The Keynesian Multiplier Model

  • The model explores how the equilibrium level of national income is determined in the short-run in a closed economy with fixed wages and prices.
  • The model is called the multiplier model because a dollar spent in the economy leads to more than a dollar change in real GDP.

Consumption Function (CC)

  • Each point on CC represents the planned or desired consumption at each level of disposable income.

Saving Function (SS)

  • Each point on SS represents the planned or desired saving at each level of disposable income.
  • SS is the mirror image of CC, and what affects CC will affect SS but in the opposite direction.

Investment Function (II)

  • Investment is determined by factors like interest rate, expectations, and taxes, making it autonomous (independent of the level of disposable income).
  • II curve is horizontal, indicating that it is constant regardless of the level of output.

Investment-Saving Graph

  • The graph shows the equilibrium point E where planned saving equals planned investment.

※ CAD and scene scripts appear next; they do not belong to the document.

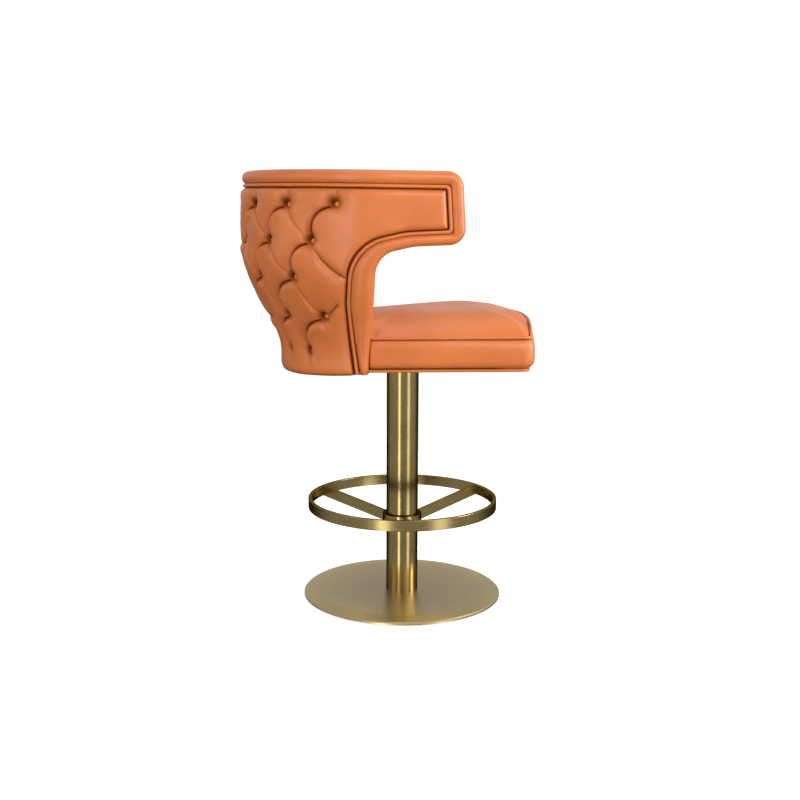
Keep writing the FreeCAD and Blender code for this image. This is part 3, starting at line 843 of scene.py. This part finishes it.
def seat_outline(count=60):
    """Seat outline in plan, from the right rear corner round the front to the left one,
    and how far each point has gone into the bow of the front, 0 to 1."""
    chord = SEAT_FRONT_HALF - SEAT_CORNER
    bow_radius = (chord ** 2 + SEAT_BULGE ** 2) / (2 * SEAT_BULGE)
    bow_centre = np.array([0.0, SEAT_FRONT - SEAT_BULGE + bow_radius])
    rear = np.array([-SEAT_REAR_HALF, SEAT_STEP])
    along = unit(np.array([-SEAT_FRONT_HALF, SEAT_FRONT]) - rear)
    inwards = np.array([-along[1], along[0]])
    start = rear + inwards * SEAT_CORNER - bow_centre
    reach = start @ along
    spare = start @ start - (bow_radius - SEAT_CORNER) ** 2
    centre = bow_centre + start + along * (math.sqrt(reach ** 2 - spare) - reach)
    outwards = unit(centre - bow_centre)
    flank_end = centre - inwards * SEAT_CORNER
    flank = rear + (flank_end - rear) * np.linspace(0, 1, count)[:, None]
    first = math.atan2(-inwards[1], -inwards[0]) % (2 * math.pi)
    last = math.atan2(outwards[1], outwards[0]) % (2 * math.pi)
    turns = np.linspace(first, last, 14)[1:]
    corner = centre + SEAT_CORNER * np.stack([np.cos(turns), np.sin(turns)], -1)
    sweep = np.linspace(last, 1.5 * math.pi, count)[1:]
    front = bow_centre + bow_radius * np.stack([np.cos(sweep), np.sin(sweep)], -1)
    points = np.concatenate([flank, corner, front])
    bow = np.concatenate([np.zeros(len(flank) + len(corner)),
                          1 - np.abs(front[:, 0] / corner[-1, 0]) ** 3])
    mirrored = points[-2::-1] * np.array([-1.0, 1.0])
    return np.concatenate([points, mirrored]), np.concatenate([bow, bow[-2::-1]])


def inset_outline(points, inset):
    """Moves an open outline in towards the middle of the seat."""
    tangent = unit(np.gradient(points, axis=0))
    inward = np.stack([-tangent[:, 1], tangent[:, 0]], -1)
    moved = points + inward * inset
    moved[[0, -1], 1] = points[[0, -1], 1]
    return moved


def well_arc(radius, count=WELL_POINTS):
    """The cushion's round recess at the rear, in plan, where the back's shell stands."""
    start = math.asin((SEAT_STEP - FOOT_CENTRE) / radius)
    turns = np.linspace(start, math.pi - start, count)
    return np.stack([radius * np.cos(turns), FOOT_CENTRE + radius * np.sin(turns)], -1)


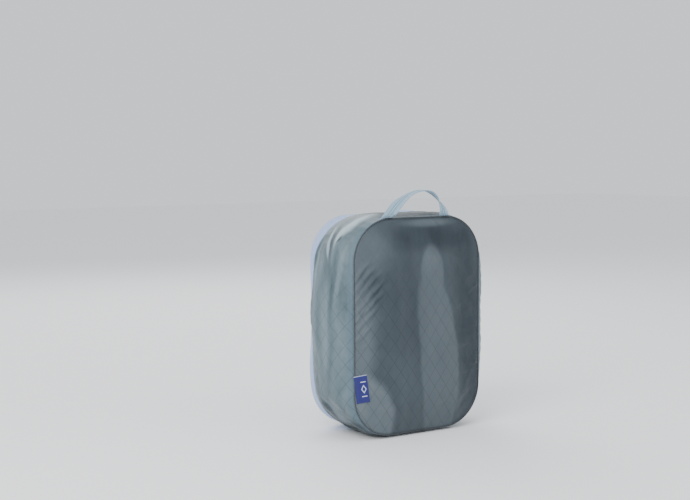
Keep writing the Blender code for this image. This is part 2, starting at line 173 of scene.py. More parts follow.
# The gusset is fuller beside the front seam on the right, and drawn in at its top left corner
RIGHT_FULLNESS = 0.0054
CORNER_PINCH = 0.0026
TOP_LIFT = 0.0045
TOP_LIFT_X = 0.040
TOP_LIFT_SPREAD = 0.017
TOP_ACROSS = ((0.012, 0.026, 0.038, REAR_SEAM_Y, BACK_Y), (0.0, 0.9, 1.0, 0.6, 0.0))
# The gusset's inset from the outline at depths from the front seam to its rear hem
GUSSET_INSETS = (
    (
        -0.045, GUSSET_FRONT_Y, GUSSET_FRONT_Y + 0.0085, GUSSET_FRONT_Y + 0.0185,
        0.0, 0.007, 0.015, GUSSET_REAR_Y, 0.024,
    ),
    (SEAM_INSET, SEAM_INSET, 0.0014, 0.0001, 0.0, 0.0, 0.0012, SEAM_INSET - 0.0004, SEAM_INSET - 0.0004),
)


def linear(red, green, blue):
    """Linear colour from sRGB values of 0 to 255."""
    return tuple(
        c / 255 / 12.92 if c <= 10 else ((c / 255 + 0.055) / 1.055) ** 2.4 for c in (red, green, blue)
    )


def direction(degrees):
    """Cosine and sine of an angle in degrees."""
    return math.cos(math.radians(degrees)), math.sin(math.radians(degrees))


# Materials

class Value:
    """A number that varies over a surface; arithmetic on it adds Math nodes."""

    def __init__(self, finish, socket):
        self.finish, self.socket = finish, socket

    def __add__(self, other):
        return self.finish.math("ADD", self, other)

    def __sub__(self, other):
        return self.finish.math("SUBTRACT", self, other)

    def __rsub__(self, other):
        return self.finish.math("SUBTRACT", other, self)

    def __mul__(self, other):
        return self.finish.math("MULTIPLY", self, other)

    def __truediv__(self, other):
        return self.finish.math("DIVIDE", self, other)

    def __abs__(self):
        return self.finish.math("ABSOLUTE", self)

    def centred(self, amount):
        """A noise of 0 to 1 moved to lie evenly about 0, amount wide."""
        return (self - 0.5) * amount

    def clamped(self):
        return self.finish.math("ADD", self, 0.0, clamp=True)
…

The Expenditure Approach of Determining Output

  • The total desired spending by households and firms is represented by (I + C).
  • The (C + I) curve represents the total desired spending, which intersects with the 45° line to determine the equilibrium level of output.

Real GDP and Aggregate Demand

  • Real GDP is an indicator of the economy's progress and is determined by potential output in the long-run and aggregate demand in the short-run.
  • Any change in spending will have an impact on GDP and employment through the multiplier effect.

The Multiplier

  • The multiplier is the amount by which an initial change in expenditure is multiplied to find the change in income (output).
  • The formula for the multiplier is: Multiplier = 1 / (1 - MPC) = 1 / MPS

Example of the Multiplier

  • If firms invest $100 million, and the marginal propensity to consume (MPC) is 0.8, the initial investment will lead to an additional income of $500 million.
  • The multiplier effect continues as individuals spend 80% of their income, and so on.

The Size of the Multiplier

  • The size of the multiplier depends on the consumption pattern, with a larger MPC leading to a larger effect on income.
  • The formula for the change in output is: Change in output = [1 / (1 – MPC)] X change in investment.

The Downward Effect of the Multiplier

  • If autonomous investment decreases rather than increases, the multiplier effect will also work downwards, leading to a decrease in GDP.